SHORT EXERCISE
Reproduce all the entries precisely.

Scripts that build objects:

** begin **

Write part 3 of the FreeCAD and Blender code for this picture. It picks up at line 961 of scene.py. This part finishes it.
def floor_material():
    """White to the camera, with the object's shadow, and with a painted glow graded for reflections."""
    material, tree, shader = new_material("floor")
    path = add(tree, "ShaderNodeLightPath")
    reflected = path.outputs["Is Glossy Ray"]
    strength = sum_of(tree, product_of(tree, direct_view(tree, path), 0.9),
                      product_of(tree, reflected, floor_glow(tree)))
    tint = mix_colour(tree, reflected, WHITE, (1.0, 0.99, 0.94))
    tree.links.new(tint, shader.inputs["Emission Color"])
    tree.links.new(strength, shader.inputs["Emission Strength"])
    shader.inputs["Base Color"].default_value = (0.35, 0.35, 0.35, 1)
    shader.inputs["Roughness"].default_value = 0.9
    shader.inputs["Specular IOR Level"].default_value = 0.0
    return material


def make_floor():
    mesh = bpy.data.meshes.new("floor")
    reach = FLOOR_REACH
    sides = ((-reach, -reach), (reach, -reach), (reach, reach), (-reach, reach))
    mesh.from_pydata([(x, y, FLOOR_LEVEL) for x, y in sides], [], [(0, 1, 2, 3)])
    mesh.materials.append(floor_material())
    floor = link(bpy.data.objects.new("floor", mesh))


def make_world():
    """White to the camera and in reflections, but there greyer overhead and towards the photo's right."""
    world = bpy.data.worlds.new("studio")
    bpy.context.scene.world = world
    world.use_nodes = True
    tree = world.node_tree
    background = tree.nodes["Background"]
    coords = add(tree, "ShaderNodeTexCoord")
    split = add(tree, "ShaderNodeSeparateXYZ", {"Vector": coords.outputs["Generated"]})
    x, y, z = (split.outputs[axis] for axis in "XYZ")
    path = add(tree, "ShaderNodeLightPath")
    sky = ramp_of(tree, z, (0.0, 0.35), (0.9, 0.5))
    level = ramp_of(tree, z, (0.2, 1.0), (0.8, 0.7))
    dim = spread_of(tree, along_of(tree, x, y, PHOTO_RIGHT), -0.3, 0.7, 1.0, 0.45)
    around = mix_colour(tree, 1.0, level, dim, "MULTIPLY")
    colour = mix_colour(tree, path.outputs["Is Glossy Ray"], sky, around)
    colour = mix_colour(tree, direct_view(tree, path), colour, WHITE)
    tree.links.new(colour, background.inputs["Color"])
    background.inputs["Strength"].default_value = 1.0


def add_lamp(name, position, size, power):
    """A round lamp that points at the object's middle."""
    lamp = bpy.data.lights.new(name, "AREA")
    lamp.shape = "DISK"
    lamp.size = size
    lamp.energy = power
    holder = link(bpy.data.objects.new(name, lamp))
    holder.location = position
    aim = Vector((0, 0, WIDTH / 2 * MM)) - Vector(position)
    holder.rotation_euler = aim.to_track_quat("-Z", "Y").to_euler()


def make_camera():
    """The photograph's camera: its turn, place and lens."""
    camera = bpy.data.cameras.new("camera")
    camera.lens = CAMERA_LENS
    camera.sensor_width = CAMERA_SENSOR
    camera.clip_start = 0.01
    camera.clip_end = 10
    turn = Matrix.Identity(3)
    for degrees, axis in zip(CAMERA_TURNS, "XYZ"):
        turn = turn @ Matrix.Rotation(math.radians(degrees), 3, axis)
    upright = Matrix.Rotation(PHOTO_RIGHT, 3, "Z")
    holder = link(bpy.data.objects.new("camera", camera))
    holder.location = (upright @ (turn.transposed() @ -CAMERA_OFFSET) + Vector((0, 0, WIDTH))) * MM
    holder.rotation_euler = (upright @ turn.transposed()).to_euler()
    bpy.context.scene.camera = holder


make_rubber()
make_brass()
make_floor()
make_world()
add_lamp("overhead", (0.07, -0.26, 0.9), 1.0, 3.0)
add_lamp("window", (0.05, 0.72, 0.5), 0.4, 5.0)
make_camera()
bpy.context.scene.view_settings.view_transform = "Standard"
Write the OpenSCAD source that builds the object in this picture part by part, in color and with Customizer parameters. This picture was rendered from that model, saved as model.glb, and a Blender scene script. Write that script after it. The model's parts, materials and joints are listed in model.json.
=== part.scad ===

** end **

ANSWER TO THIS EXERCISE
Write part 3 of the FreeCAD and Blender code for this picture. It picks up at line 961 of scene.py. This part finishes it.
def floor_material():
    """White to the camera, with the object's shadow, and with a painted glow graded for reflections."""
    material, tree, shader = new_material("floor")
    path = add(tree, "ShaderNodeLightPath")
    reflected = path.outputs["Is Glossy Ray"]
    strength = sum_of(tree, product_of(tree, direct_view(tree, path), 0.9),
                      product_of(tree, reflected, floor_glow(tree)))
    tint = mix_colour(tree, reflected, WHITE, (1.0, 0.99, 0.94))
    tree.links.new(tint, shader.inputs["Emission Color"])
    tree.links.new(strength, shader.inputs["Emission Strength"])
    shader.inputs["Base Color"].default_value = (0.35, 0.35, 0.35, 1)
    shader.inputs["Roughness"].default_value = 0.9
    shader.inputs["Specular IOR Level"].default_value = 0.0
    return material


def make_floor():
    mesh = bpy.data.meshes.new("floor")
    reach = FLOOR_REACH
    sides = ((-reach, -reach), (reach, -reach), (reach, reach), (-reach, reach))
    mesh.from_pydata([(x, y, FLOOR_LEVEL) for x, y in sides], [], [(0, 1, 2, 3)])
    mesh.materials.append(floor_material())
    floor = link(bpy.data.objects.new("floor", mesh))


def make_world():
    """White to the camera and in reflections, but there greyer overhead and towards the photo's right."""
    world = bpy.data.worlds.new("studio")
    bpy.context.scene.world = world
    world.use_nodes = True
    tree = world.node_tree
    background = tree.nodes["Background"]
    coords = add(tree, "ShaderNodeTexCoord")
    split = add(tree, "ShaderNodeSeparateXYZ", {"Vector": coords.outputs["Generated"]})
    x, y, z = (split.outputs[axis] for axis in "XYZ")
    path = add(tree, "ShaderNodeLightPath")
    sky = ramp_of(tree, z, (0.0, 0.35), (0.9, 0.5))
    level = ramp_of(tree, z, (0.2, 1.0), (0.8, 0.7))
    dim = spread_of(tree, along_of(tree, x, y, PHOTO_RIGHT), -0.3, 0.7, 1.0, 0.45)
    around = mix_colour(tree, 1.0, level, dim, "MULTIPLY")
    colour = mix_colour(tree, path.outputs["Is Glossy Ray"], sky, around)
    colour = mix_colour(tree, direct_view(tree, path), colour, WHITE)
    tree.links.new(colour, background.inputs["Color"])
    background.inputs["Strength"].default_value = 1.0


def add_lamp(name, position, size, power):
    """A round lamp that points at the object's middle."""
    lamp = bpy.data.lights.new(name, "AREA")
    lamp.shape = "DISK"
    lamp.size = size
    lamp.energy = power
    holder = link(bpy.data.objects.new(name, lamp))
    holder.location = position
    aim = Vector((0, 0, WIDTH / 2 * MM)) - Vector(position)
    holder.rotation_euler = aim.to_track_quat("-Z", "Y").to_euler()


def make_camera():
    """The photograph's camera: its turn, place and lens."""
    camera = bpy.data.cameras.new("camera")
    camera.lens = CAMERA_LENS
    camera.sensor_width = CAMERA_SENSOR
    camera.clip_start = 0.01
    camera.clip_end = 10
    turn = Matrix.Identity(3)
    for degrees, axis in zip(CAMERA_TURNS, "XYZ"):
        turn = turn @ Matrix.Rotation(math.radians(degrees), 3, axis)
    upright = Matrix.Rotation(PHOTO_RIGHT, 3, "Z")
    holder = link(bpy.data.objects.new("camera", camera))
    holder.location = (upright @ (turn.transposed() @ -CAMERA_OFFSET) + Vector((0, 0, WIDTH))) * MM
    holder.rotation_euler = (upright @ turn.transposed()).to_euler()
    bpy.context.scene.camera = holder


make_rubber()
make_brass()
make_floor()
make_world()
add_lamp("overhead", (0.07, -0.26, 0.9), 1.0, 3.0)
add_lamp("window", (0.05, 0.72, 0.5), 0.4, 5.0)
make_camera()
bpy.context.scene.view_settings.view_transform = "Standard"
Write the OpenSCAD source that builds the object in this picture part by part, in color and with Customizer parameters. This picture was rendered from that model, saved as model.glb, and a Blender scene script. Write that script after it. The model's parts, materials and joints are listed in model.json.
=== part.scad ===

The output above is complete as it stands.